The notice, which appeared in the Government Gazette this week, dramatically escalates the standoff between the minister and the chamber.

READ: Zwane reveals final Mining Charter, despite mining boycott

Zwane’s intention is evidently to freeze the issuing of mineral rights until it is clear which Mining Charter conditions will apply to it.

The public was given two weeks to comment on the move, which comes straight after the Chamber of Mines last week celebrated a small victory against the minister.

The chamber had gotten Zwane’s department to voluntarily suspend the new charter until the court case against it is heard in September.


Beech admits that Zwane’s strategy makes sense from the minister’s perspective.

“It is logical if you take the emotion out of it,” he said.

Specifically, the minister would presume he has a chance of successfully defending his charter in court.

This means he wants to close the window that exists for companies to lodge all their foreseeable applications immediately – before the court potentially affirms the new charter.

Potentially, this could let them escape the new charter’s infinitely more onerous conditions and apply those of the preceding charters of 2004 and 2010, despite the new charter coming into effect.

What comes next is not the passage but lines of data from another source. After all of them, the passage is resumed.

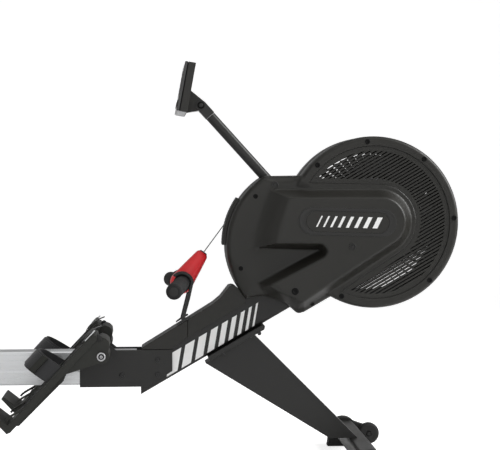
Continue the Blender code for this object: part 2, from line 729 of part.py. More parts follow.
def make_tube_along(name, path, radius, hole_radius, material):
    """A round tube through the points of path, mitred at its bends; solid without a hole radius."""
    steps = 16
    bm = bmesh.new()
    rings = {}
    for kind, size in (("outer", radius), ("inner", hole_radius)):
        if size is None:
            continue
        rings[kind] = []
        for i, point in enumerate(path):
            before = (point - path[i - 1]).normalized() if i else (path[1] - path[0]).normalized()
            after = (path[i + 1] - point).normalized() if i + 1 < len(path) else before
            tangent = (before + after).normalized()
            stretch = 1 / max(0.5, tangent.dot(after))
            side_a = tangent.cross(Vector((0, 0, 1))).normalized()
            side_b = side_a.cross(tangent)
            ring = []
            for k in range(steps):
                angle = 2 * math.pi * k / steps
                ring.append(
                    bm.verts.new(
                        point
                        + side_a * size * stretch * math.cos(angle)
                        + side_b * size * math.sin(angle)
                    )
                )
            rings[kind].append(ring)
    for kind in rings:
        for low, high in zip(rings[kind], rings[kind][1:]):
            for k in range(steps):
                after = (k + 1) % steps
                bm.faces.new((low[k], low[after], high[after], high[k]))
    for end in (0, -1):
        if "inner" in rings:
            for k in range(steps):
                after = (k + 1) % steps
                outer, inner = rings["outer"][end], rings["inner"][end]
                bm.faces.new((outer[k], outer[after], inner[after], inner[k]))
        else:
            bm.faces.new(rings["outer"][end])
    return finish(name, bm, material)


def make_hooks(mats):
    """Two flat hooks on the shroud that hold the handle down against the strap's pull."""
    base_x, base_z = 0.445, 0.3535
    outline = arc(HANDLE_CENTRE, 0.0215, 10, 137, 12)
    outline += arc(HANDLE_CENTRE, 0.0290, 137, 10, 12)
    outline += [(0.4625, 0.409), (0.4500, base_z + 0.010), (0.4600, base_z + 0.0115)]
    outline += [(0.4600, base_z + 0.0085), (0.4300, base_z - 0.0095), (0.4300, base_z - 0.0065)]
    outline += [(0.4410, base_z + 0.002), (0.4545, 0.409)]
    for name, side in (("hook_left", 1), ("hook_right", -1)):
        prism(name, outline, side * HOOK_Y - 0.0065, side * HOOK_Y + 0.0065, mats["painted"])


def shroud_top(x):
    """The height of the shrouds' top line."""
    return 0.291 + (x - 0.347) * 0.614


def shroud_low(x):
    """The height of the shrouds' low line, which runs along the beam."""
    return along_beam(beam_run(x, 0.019), 0.019)[1]


def make_shrouds(mats):
    """Two saddle covers over the top of the beam."""
    seam = 0.457
    front = [(seam + GAP, shroud_low(seam)), (0.5955, shroud_low(0.5955))]
    front += arc(LOBE_CENTRE, LOBE_RADIUS + 0.0006, 220, 213, 3)
    front += arc((0.5640, 0.4240), 0.0150, 60, 120, 5)
    front += [(0.536, 0.4110), (0.5180, shroud_top(0.518)), (seam + GAP, shroud_top(seam))]
    rear = [(0.347, 0.2865), (0.418, 0.2865), (seam, shroud_low(seam)), (seam, shroud_top(seam)), (0.347, shroud_top(0.347))]
    for name, outline in (("shroud_front", front), ("shroud_rear", rear)):
        shroud = prism(name, outline, -0.0365, 0.0365, mats["plastic"])

        def along(y, lift, distance):
            x, z = along_beam(distance, lift)
            return x, y, z

        size = (BEAM_SIZE[0] + 2 * GAP, BEAM_SIZE[1] + 2 * GAP)
        clearance = sweep(name + "_beam", rounded(*size, 0.012), along, -0.5, 0.1, None, helper=True)
        cut(shroud, clearance)


def pedal_point(run, lift):
    """The (x, z) of a point down a footplate from its top end, lifted off its face towards the sole."""
    ux, uz = math.cos(PEDAL_ANGLE), math.sin(PEDAL_ANGLE)
    return PEDAL_TOP[0] - run * ux - lift * uz, PEDAL_TOP[1] - run * uz + lift * ux


def make_pedals(mats):
    """Footplates with a heel cup and a lug on the axle, and their foot straps."""
    rod("pedal_axle", 0.006, -0.200, 0.200, PEDAL_PIVOT, mats["steel"])
    plate = [
        pedal_point(0.004, 0.0),
        pedal_point(PEDAL_LENGTH - 0.012, 0.0),
        pedal_point(PEDAL_LENGTH - 0.008, 0.045),
        pedal_point(PEDAL_LENGTH, 0.045),
        pedal_point(PEDAL_LENGTH + 0.004, -PEDAL_THICKNESS + 0.004),
        pedal_point(PEDAL_LENGTH - 0.004, -PEDAL_THICKNESS),
        pedal_point(0.006, -PEDAL_THICKNESS),
        pedal_point(0.0, -PEDAL_THICKNESS / 2),
    ]
    lug = [pedal_point(0.004, -PEDAL_THICKNESS + 0.001)]
    lug += [(0.2560, 0.3335), (0.2660, 0.3300), (0.2730, 0.3230), (0.2745, 0.3110)]
    lug += arc(PEDAL_PIVOT, 0.018, 30, -110, 10)
    lug += [pedal_point(0.117, -PEDAL_THICKNESS + 0.001)]
    for side_name, side in (("left", 1), ("right", -1)):
        ends = sorted((side * PEDAL_INNER_Y, side * PEDAL_OUTER_Y))
        pedal = prism("pedal_" + side_name, plate, ends[0], ends[1], mats["plastic"])
        lug_ends = sorted((side * (PEDAL_INNER_Y + 0.020), side * (PEDAL_OUTER_Y - 0.006)))
        add(pedal, prism("pedal_lug_" + side_name, lug, lug_ends[0], lug_ends[1], None, helper=True))
        cut(pedal, rod("pedal_bore_" + side_name, 0.0064, -0.25, 0.25, PEDAL_PIVOT, None, helper=True))
        make_foot_strap(side_name, side, mats)


def make_foot_strap(side_name, side, mats):
    """A wide band arched over the foot, standing on the footplate's face."""
    middle = side * (PEDAL_INNER_Y + PEDAL_OUTER_Y) / 2
    half = (PEDAL_OUTER_Y - PEDAL_INNER_Y) / 2 - 0.002
    height = 0.068
    outer, inner = [], []
    steps = 14
    for i in range(steps + 1):
        angle = math.pi * i / steps
        y, lift = math.cos(angle), math.sin(angle) ** 0.6
        outer.append((middle + half * y, GAP + height * lift))
        inner.append((middle + (half - 0.003) * y, GAP + (height - 0.003) * lift))

    def place(y, lift, run):
        x, z = pedal_point(run, lift)
        return x, y, z

    sweep("foot_strap_" + side_name, outer + inner[::-1], place, 0.102, 0.157, mats["webbing"])


def make_seat(mats):
    """A carriage that hooks into the rail's grooves, four rollers, the seat's pan and its cushion."""
    groove_low, groove_high, depth = RAIL_GROOVE
    lip = RAIL_WIDTH / 2 - depth + 0.001
    lip_low, lip_high = groove_low + 0.003, groove_high - 0.003
    top = 0.3275
    half_in = [
        (lip, lip_low),
        (lip, lip_high),
        (0.0400, lip_high),
        (0.0400, top - 0.004),
    ]
    half_out = [(0.0440, top), (0.0440, lip_low)]
    outline = half_in + [(-y, z) for y, z in reversed(half_in)]
    outline += [(-y, z) for y, z in reversed(half_out)] + half_out
    carriage = sweep("seat_carriage", outline, along_x, SEAT_X - 0.105, SEAT_X + 0.105, mats["painted"])
    axle_z = RAIL_TOP + GAP + SEAT_ROLLER_RADIUS
    pins = []
    for end_name, way in (("front", 1), ("rear", -1)):
        for side_name, side in (("left", 1), ("right", -1)):
            x = SEAT_X + way * SEAT_ROLLER_PITCH
            ends = sorted((side * 0.006, side * 0.042))
            pins.append(rod("pin", 0.004, ends[0], ends[1], (x, axle_z), None, segments=12))
            make_seat_roller(f"seat_roller_{end_name}_{side_name}", (x, axle_z), side, mats)
    add(carriage, join_shapes("roller_pins", pins))
    pan = rounded(0.250, 0.300, 0.050, 5, centre=(SEAT_X, 0))
    sweep("seat_pan", pan, along_z, top + GAP, 0.3400, mats["plastic"])
    cushion = rounded(0.262, 0.312, 0.056, 5, centre=(SEAT_X, 0))
    sweep("seat_cushion", cushion, along_z, 0.3404, 0.386, mats["vinyl"])


def make_seat_roller(name, centre, side, mats):
    profile = [(0.0045, 0.010), (0.014, 0.010), (SEAT_ROLLER_RADIUS, 0.012), (SEAT_ROLLER_RADIUS, 0.026)]
    profile += [(0.014, 0.028), (0.0045, 0.028)]
    profile = [(r, side * y) for r, y in profile]
    roller = turned(name, profile, centre, mats["rubber"], closed=True, segments=18)
    set_axis(roller, (centre[0], side * 0.019, centre[1]))


def main():
    clear_scene()
    mats = make_materials()
    make_beam(mats)
    make_rail(mats)
    make_receiver(mats)
    make_rear(mats)
    make_front(mats)
    make_covers(mats)
    make_slot_bezel(mats)
    make_drive(mats)
    make_mast(mats)
    make_console(mats)
    make_handle(mats)
    make_hooks(mats)
    make_shrouds(mats)
    make_pedals(mats)
    make_seat(mats)


main()
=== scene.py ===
import json
import math

import bmesh
import bpy
import numpy as np
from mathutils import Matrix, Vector
from mathutils.geometry import delaunay_2d_cdt

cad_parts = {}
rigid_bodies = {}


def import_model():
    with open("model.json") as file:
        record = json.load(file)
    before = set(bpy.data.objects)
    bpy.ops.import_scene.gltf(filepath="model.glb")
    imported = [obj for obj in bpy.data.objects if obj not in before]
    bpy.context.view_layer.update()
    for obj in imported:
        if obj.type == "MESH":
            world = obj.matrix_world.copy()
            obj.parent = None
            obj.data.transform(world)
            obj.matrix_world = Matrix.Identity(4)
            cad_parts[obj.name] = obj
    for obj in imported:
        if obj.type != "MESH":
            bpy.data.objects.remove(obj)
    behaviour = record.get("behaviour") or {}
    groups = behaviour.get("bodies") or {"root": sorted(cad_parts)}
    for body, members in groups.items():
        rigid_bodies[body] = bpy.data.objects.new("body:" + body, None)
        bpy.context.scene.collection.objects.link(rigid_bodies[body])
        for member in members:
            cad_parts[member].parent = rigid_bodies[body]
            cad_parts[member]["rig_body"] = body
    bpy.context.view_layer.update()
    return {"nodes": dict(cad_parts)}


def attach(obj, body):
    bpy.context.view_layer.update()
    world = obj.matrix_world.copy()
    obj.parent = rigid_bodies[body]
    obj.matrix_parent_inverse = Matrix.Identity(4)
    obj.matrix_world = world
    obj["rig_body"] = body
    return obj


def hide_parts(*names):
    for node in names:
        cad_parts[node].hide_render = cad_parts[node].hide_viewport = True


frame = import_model()
nodes = frame["nodes"]
sides = (("left", 1), ("right", -1))
print("frame loaded:", len(nodes), "parts")


view = {"place": (0.361, -3.40, 0.680), "yaw": 4.17, "pitch": 1.63, "lens": 101.45}
light = {"world": 0.30, "floor": (0.90, 0.90, 0.90), "floorGlow": 0.65}
lamps = {  # place, what it faces, size, power
    "topLight": ((0.4, -1.0, 3.2), (0.4, 0, 0.4), (3.5, 2.5), 18),
    "frontLight": ((0.2, -4.6, 1.5), (0.5, 0, 0.5), (3.6, 2.6), 32),
    "leftLight": ((-2.6, -1.6, 1.6), (0.6, 0, 0.5), (2.0, 2.4), 6),
    "rightLight": ((3.1, -0.5, 1.9), (0.9, 0, 0.55), (1.2, 2.2), 90),
}
sheet = {"half": 14, "near": -9, "bend": 4.5, "curve": 2.5, "top": 9.0, "rows": 12}


def makeCamera():
    data = bpy.data.cameras.new("camera")
    data.lens = view["lens"]
    data.sensor_width = 36
    camera = bpy.data.objects.new("camera", data)
    camera.location = view["place"]
    camera.rotation_euler = (math.radians(90 - view["pitch"]), 0, math.radians(-view["yaw"]))
    bpy.context.scene.collection.objects.link(camera)
    bpy.context.scene.camera = camera


def areaLight(name, place, target, size, power):
    data = bpy.data.lights.new(name, "AREA")
    data.shape = "RECTANGLE"
    data.size, data.size_y = size
    data.energy = power
    lamp = bpy.data.objects.new(name, data)
    lamp.location = place
    lamp.rotation_euler = (Vector(target) - Vector(place)).to_track_quat("-Z", "Y").to_euler()
    bpy.context.scene.collection.objects.link(lamp)


def makeStudio():
    bpy.context.scene.view_settings.view_transform = "Standard"
    world = bpy.data.worlds.new("studio")
    bpy.context.scene.world = world
    world.use_nodes = True
    tree = world.node_tree
    background = tree.nodes["Background"]
    path = tree.nodes.new("ShaderNodeLightPath")
    blend = tree.nodes.new("ShaderNodeMapRange")
    blend.inputs["To Min"].default_value = light["world"]
    blend.inputs["To Max"].default_value = 1.0
    tree.links.new(path.outputs["Is Camera Ray"], blend.inputs["Value"])
    tree.links.new(blend.outputs["Result"], background.inputs["Strength"])
    background.inputs["Color"].default_value = (1, 1, 1, 1)
    for name, lamp in lamps.items():
        areaLight(name, *lamp)
    # The floor is one sheet: level to the back, a quarter-round up behind the machine, then straight up.
    bend, curve, rows = sheet["bend"], sheet["curve"], sheet["rows"]
    turn = np.linspace(0.1, math.pi / 2, rows)
    run = np.concatenate([np.linspace(sheet["near"], bend, rows), bend + curve * np.sin(turn), [bend + curve]])
    rise = np.concatenate([np.zeros(rows), curve - curve * np.cos(turn), [sheet["top"]]])
    grid = np.zeros((2, len(run), 3))
    grid[0, :, 0], grid[1, :, 0] = -sheet["half"], sheet["half"]
    grid[:, :, 1], grid[:, :, 2] = run, rise
    floor = gridMesh("floor", grid)
    floor.data.flip_normals()
    pale = plainMaterial("paleFloor", light["floor"], 0.9)
    shader = pale.node_tree.nodes["Principled BSDF"]
    shader.inputs["Emission Color"].default_value = (1, 1, 1, 1)
    seen = addNode(pale.node_tree, "ShaderNodeLightPath")
    glow = addNode(
        pale.node_tree, "ShaderNodeMath", {0: seen.outputs["Is Camera Ray"], 1: light["floorGlow"]},
        operation="MULTIPLY",
    )
    pale.node_tree.links.new(glow.outputs[0], shader.inputs["Emission Strength"])
    floor.data.materials.append(pale)


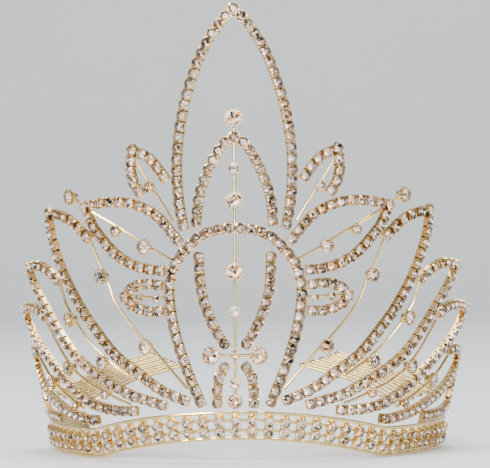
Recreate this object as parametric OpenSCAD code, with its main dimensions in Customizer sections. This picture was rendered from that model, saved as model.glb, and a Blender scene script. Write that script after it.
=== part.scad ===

This helps explain why the mineral resources department included a freeze on mining right renewals.

This would be practically inconsequential for a long time as South African mining rights last for 30 years and rights under the current mineral regime only started getting issued in 2004.

Including these in a potential moratorium could, however, be a way to ensure that no one lodges massively premature applications now to avoid the new charter’s prescriptions.

But, adds Beech, the minister’s decision simply goes too far.

“Why go as far as the section 11s? It does not make sense. When the charter was suspended last week, there was a positive response.”